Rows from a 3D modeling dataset

[start]

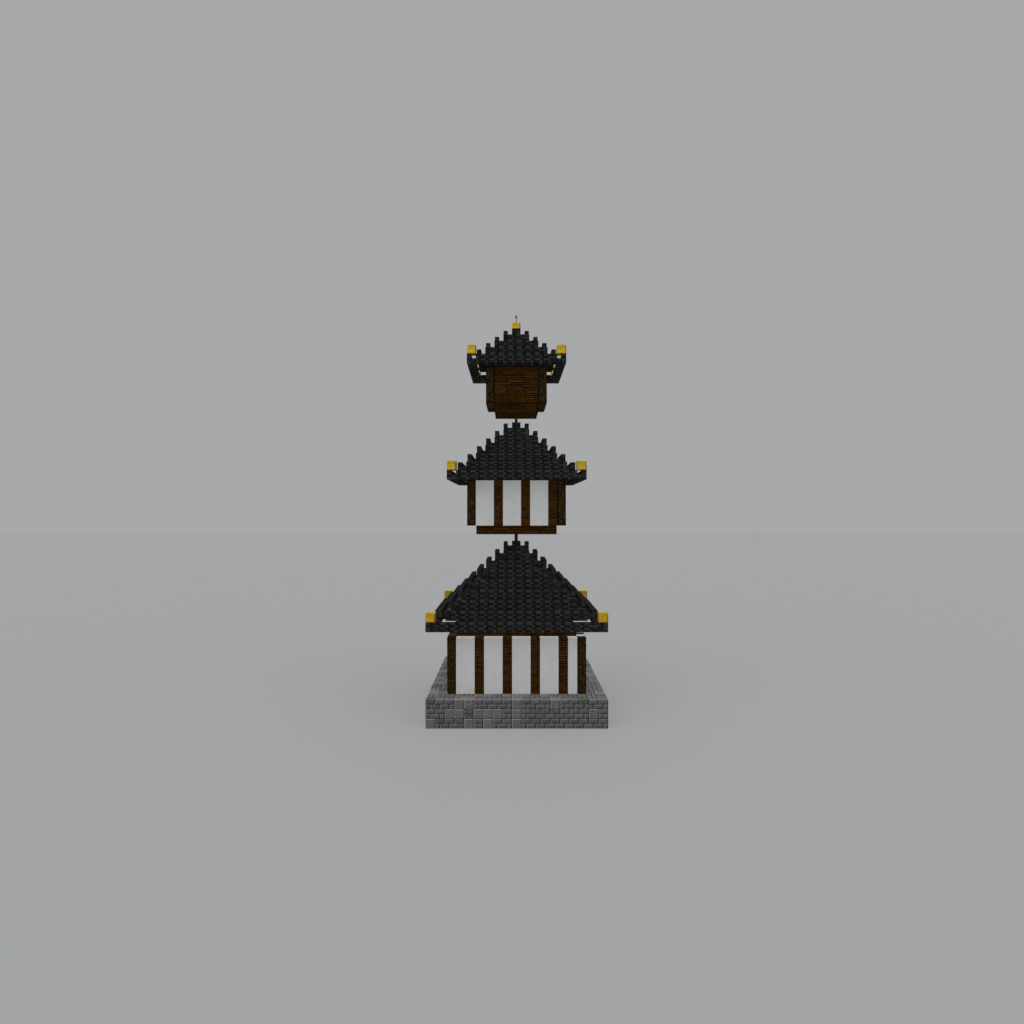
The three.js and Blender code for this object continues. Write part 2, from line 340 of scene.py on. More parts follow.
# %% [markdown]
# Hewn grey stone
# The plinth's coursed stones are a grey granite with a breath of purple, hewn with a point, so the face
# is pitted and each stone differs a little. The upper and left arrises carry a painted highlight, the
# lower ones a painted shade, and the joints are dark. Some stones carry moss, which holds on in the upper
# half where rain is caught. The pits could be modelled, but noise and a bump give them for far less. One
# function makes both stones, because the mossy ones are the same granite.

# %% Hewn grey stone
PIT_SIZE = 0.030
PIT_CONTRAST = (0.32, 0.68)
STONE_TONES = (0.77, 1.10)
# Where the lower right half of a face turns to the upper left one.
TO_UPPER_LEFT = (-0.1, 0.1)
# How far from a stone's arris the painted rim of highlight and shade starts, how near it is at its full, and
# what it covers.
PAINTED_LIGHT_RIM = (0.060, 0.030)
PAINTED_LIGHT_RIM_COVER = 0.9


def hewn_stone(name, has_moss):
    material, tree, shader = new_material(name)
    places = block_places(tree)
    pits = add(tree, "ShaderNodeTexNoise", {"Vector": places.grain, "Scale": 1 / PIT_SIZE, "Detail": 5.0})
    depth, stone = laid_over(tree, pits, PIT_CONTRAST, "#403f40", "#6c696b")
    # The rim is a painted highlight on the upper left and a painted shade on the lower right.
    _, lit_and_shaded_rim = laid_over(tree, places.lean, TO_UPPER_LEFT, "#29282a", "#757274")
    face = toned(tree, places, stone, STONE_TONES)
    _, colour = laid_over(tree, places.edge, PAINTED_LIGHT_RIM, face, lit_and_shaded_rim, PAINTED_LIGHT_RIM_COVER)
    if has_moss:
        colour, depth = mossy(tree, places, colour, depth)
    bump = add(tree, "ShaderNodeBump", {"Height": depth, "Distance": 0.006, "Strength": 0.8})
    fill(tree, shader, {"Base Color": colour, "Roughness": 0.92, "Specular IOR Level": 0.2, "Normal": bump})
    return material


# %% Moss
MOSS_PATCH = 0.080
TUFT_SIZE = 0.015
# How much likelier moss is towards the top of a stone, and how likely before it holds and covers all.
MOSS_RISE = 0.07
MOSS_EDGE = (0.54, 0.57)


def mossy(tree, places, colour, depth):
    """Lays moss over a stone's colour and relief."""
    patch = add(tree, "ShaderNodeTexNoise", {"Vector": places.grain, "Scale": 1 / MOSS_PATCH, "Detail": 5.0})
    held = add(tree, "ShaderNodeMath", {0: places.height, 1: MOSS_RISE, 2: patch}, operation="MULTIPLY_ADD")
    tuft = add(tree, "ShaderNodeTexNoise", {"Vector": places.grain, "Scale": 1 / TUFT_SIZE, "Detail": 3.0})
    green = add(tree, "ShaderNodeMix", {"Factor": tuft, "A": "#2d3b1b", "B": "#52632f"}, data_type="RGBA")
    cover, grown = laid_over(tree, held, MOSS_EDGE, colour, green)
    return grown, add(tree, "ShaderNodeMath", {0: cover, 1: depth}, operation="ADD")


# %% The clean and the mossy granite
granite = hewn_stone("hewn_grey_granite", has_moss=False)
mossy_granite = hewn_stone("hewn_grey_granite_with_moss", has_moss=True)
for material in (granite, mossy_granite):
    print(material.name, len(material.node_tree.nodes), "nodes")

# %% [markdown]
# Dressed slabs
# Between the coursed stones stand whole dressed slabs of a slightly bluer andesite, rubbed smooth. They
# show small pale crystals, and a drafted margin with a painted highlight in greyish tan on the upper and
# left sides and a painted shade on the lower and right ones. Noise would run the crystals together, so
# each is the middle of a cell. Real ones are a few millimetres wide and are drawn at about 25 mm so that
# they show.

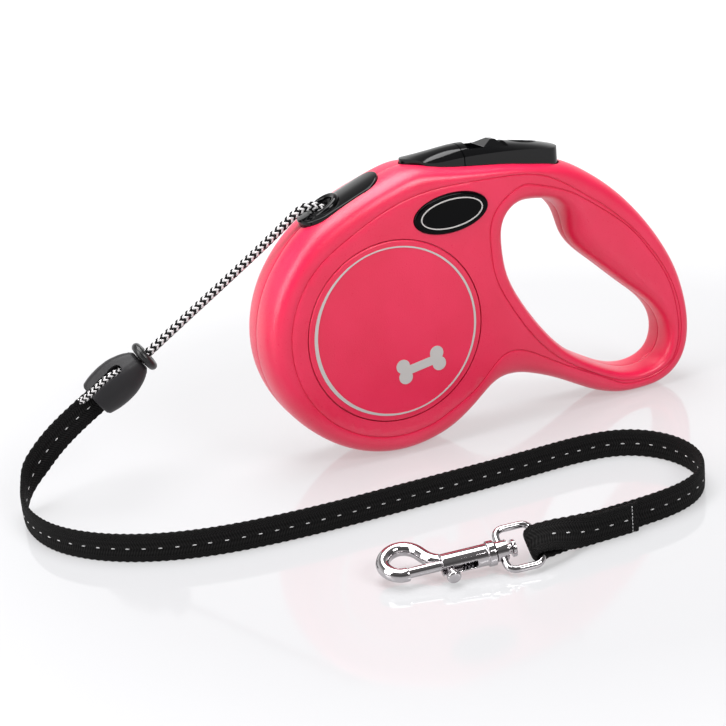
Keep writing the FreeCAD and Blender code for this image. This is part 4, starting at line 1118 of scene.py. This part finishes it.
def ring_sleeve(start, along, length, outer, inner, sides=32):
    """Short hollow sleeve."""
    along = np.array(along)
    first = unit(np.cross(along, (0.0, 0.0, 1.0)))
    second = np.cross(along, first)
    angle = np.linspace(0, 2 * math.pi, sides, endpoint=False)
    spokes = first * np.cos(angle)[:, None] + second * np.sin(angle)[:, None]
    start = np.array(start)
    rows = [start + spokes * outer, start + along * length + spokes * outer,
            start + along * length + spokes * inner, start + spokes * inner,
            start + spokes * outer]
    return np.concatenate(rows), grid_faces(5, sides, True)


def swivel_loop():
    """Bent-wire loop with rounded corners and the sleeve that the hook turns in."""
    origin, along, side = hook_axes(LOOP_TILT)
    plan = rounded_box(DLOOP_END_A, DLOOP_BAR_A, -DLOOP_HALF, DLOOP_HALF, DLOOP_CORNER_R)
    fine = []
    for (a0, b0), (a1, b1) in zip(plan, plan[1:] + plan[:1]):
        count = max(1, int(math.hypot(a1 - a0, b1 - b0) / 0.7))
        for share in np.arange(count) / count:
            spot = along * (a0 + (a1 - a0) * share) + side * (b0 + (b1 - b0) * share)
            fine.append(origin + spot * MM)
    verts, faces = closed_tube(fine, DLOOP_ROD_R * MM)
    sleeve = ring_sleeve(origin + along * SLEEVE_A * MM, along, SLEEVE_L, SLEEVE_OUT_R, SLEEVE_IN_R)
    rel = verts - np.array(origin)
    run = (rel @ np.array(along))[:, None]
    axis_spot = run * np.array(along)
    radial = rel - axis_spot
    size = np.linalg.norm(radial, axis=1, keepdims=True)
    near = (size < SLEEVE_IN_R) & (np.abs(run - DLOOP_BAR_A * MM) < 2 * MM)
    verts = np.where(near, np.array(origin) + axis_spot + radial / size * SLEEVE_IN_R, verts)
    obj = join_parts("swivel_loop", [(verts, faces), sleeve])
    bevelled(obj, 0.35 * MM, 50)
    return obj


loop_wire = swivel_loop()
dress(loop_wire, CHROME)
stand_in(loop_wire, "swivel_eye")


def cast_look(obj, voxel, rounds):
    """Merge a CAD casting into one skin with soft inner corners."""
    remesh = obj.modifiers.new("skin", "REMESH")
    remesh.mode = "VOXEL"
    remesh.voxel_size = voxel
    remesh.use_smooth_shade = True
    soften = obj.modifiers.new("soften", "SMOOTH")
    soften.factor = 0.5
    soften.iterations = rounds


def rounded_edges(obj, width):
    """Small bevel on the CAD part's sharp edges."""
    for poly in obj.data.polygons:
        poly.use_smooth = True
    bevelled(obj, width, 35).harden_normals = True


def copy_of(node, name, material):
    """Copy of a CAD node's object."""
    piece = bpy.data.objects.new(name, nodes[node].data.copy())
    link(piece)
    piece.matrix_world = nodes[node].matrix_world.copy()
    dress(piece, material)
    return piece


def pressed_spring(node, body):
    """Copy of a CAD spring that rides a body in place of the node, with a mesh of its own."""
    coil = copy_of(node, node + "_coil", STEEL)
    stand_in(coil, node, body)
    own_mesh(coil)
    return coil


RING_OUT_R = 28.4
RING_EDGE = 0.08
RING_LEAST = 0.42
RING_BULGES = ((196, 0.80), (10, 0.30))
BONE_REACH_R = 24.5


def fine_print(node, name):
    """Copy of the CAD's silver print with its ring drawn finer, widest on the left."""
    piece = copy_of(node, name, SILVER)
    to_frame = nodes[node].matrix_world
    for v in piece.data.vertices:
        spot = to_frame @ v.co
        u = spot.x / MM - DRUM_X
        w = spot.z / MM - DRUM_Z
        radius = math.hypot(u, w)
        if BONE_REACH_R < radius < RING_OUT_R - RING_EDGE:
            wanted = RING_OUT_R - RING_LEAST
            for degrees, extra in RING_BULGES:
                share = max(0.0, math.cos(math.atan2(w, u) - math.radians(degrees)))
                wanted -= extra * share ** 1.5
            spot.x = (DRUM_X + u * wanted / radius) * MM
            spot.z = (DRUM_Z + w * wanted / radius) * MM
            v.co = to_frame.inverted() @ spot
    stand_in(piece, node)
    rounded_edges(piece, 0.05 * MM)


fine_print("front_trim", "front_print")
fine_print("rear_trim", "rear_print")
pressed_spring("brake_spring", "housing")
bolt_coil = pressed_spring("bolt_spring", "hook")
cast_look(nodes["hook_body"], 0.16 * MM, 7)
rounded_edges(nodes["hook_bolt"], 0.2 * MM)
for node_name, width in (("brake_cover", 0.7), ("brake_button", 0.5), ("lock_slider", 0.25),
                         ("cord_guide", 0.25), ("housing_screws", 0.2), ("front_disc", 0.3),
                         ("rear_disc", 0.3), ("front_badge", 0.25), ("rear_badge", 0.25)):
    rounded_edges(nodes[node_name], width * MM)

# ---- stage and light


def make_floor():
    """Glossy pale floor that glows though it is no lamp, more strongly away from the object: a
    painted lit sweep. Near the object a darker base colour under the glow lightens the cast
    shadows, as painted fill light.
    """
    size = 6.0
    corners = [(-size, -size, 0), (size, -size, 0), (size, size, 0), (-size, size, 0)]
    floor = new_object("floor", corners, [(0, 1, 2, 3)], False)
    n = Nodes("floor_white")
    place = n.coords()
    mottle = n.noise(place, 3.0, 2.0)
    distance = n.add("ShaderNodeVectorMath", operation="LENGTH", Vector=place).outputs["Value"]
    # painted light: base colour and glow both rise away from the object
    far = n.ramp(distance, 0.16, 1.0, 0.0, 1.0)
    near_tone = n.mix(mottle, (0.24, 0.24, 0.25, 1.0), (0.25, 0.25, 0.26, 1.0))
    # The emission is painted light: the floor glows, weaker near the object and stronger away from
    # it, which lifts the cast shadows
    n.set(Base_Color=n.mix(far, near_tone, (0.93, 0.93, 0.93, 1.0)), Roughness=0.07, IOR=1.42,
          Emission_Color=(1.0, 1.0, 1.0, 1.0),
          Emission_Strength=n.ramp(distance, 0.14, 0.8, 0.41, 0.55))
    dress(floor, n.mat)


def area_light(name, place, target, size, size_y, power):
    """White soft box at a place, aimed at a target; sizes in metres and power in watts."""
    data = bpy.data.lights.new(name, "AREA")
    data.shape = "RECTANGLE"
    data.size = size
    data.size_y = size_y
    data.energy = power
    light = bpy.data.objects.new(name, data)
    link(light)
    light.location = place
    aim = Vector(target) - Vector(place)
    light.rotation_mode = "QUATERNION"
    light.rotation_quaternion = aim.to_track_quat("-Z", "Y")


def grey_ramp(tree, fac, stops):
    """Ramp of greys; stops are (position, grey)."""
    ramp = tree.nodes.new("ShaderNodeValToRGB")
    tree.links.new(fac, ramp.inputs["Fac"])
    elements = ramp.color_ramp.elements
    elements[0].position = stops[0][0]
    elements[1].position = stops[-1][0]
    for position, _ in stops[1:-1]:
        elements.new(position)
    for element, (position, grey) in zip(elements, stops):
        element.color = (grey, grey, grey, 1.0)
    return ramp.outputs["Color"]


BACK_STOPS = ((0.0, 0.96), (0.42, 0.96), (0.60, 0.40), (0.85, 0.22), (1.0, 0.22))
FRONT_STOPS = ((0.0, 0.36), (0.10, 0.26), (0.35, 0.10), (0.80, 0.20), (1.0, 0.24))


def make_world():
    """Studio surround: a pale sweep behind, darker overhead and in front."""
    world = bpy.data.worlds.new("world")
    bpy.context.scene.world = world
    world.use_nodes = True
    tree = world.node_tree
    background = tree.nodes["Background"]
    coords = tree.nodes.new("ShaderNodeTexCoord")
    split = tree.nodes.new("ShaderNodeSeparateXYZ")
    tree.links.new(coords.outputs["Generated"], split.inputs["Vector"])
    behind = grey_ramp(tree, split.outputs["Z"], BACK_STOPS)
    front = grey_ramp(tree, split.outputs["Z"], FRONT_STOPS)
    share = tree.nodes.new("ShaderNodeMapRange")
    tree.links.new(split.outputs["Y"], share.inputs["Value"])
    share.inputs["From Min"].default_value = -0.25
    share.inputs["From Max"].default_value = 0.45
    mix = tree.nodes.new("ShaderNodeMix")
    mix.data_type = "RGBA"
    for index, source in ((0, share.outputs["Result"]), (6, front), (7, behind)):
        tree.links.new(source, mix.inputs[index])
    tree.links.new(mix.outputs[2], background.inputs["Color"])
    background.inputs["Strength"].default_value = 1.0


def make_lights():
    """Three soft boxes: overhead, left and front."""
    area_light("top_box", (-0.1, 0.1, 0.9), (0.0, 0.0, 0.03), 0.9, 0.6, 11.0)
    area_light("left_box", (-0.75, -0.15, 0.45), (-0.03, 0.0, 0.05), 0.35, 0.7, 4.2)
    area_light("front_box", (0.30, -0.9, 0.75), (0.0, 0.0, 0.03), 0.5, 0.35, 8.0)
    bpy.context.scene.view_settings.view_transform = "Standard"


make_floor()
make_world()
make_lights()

[end]

■ **Task**: Reproduce, exactly as written, the stretch of lines whose first line is the one with "Keep writing the" and whose last line is the one with "return np.concatenate(rows), grid_faces(5, sides, True)".

■ **The reply**:
Keep writing the FreeCAD and Blender code for this image. This is part 4, starting at line 1118 of scene.py. This part finishes it.
def ring_sleeve(start, along, length, outer, inner, sides=32):
    """Short hollow sleeve."""
    along = np.array(along)
    first = unit(np.cross(along, (0.0, 0.0, 1.0)))
    second = np.cross(along, first)
    angle = np.linspace(0, 2 * math.pi, sides, endpoint=False)
    spokes = first * np.cos(angle)[:, None] + second * np.sin(angle)[:, None]
    start = np.array(start)
    rows = [start + spokes * outer, start + along * length + spokes * outer,
            start + along * length + spokes * inner, start + spokes * inner,
            start + spokes * outer]
    return np.concatenate(rows), grid_faces(5, sides, True)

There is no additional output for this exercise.